Part of the puzzle there is this:

To build the clock model, receivers need to see a message in common from an ADS-B equipped aircraft with a known position.

Since it’s entirely possible for bit-for-bit identical messages to be transmitted at different times, the mlat server looks at the (high resolution) interval between pairs of messages to identify the “same” message pair. (It needs a message pair anyway for two reasons - (a) you need a pair of messages to determine the aircraft position; (b) you need a pair of messages to determine the frequency-offset part of the model).

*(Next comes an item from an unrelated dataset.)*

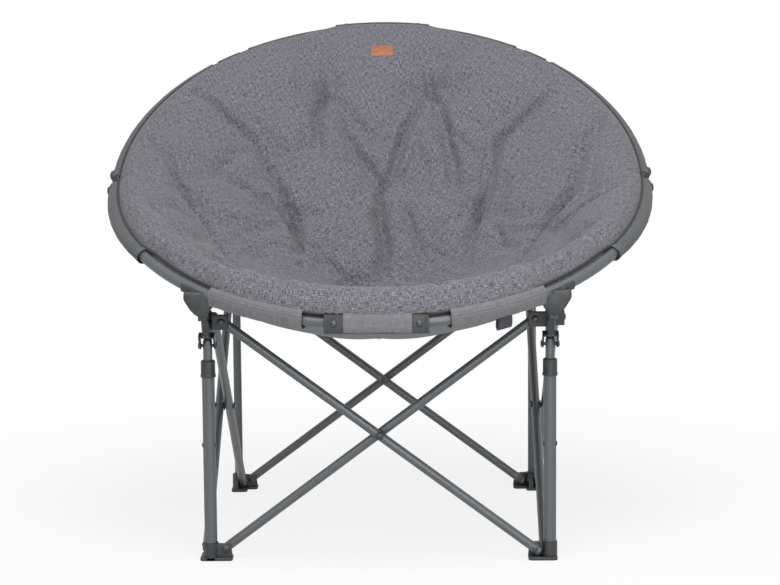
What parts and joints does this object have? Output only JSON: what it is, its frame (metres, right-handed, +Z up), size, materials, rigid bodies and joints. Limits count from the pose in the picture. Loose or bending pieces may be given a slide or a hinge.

Different receivers don’t hear exactly the same interval (even after compensating for receiver location vs. aircraft location) because of local variation in clock frequency. So the server has to allow some leeway when trying to match together these pairs of messages. But you don’t want to allow too much difference or you’ll start matching pairs that are not actually the same transmissions, which then disrupts the synchronization process. So there’s an upper limit to how much leeway to allow.

The original value I picked (fairly arbitrarily) was, IIRC, around 100ppm; if the difference between receiver clocks is more than that, then you just won’t get sync even if you’re hearing the same messages.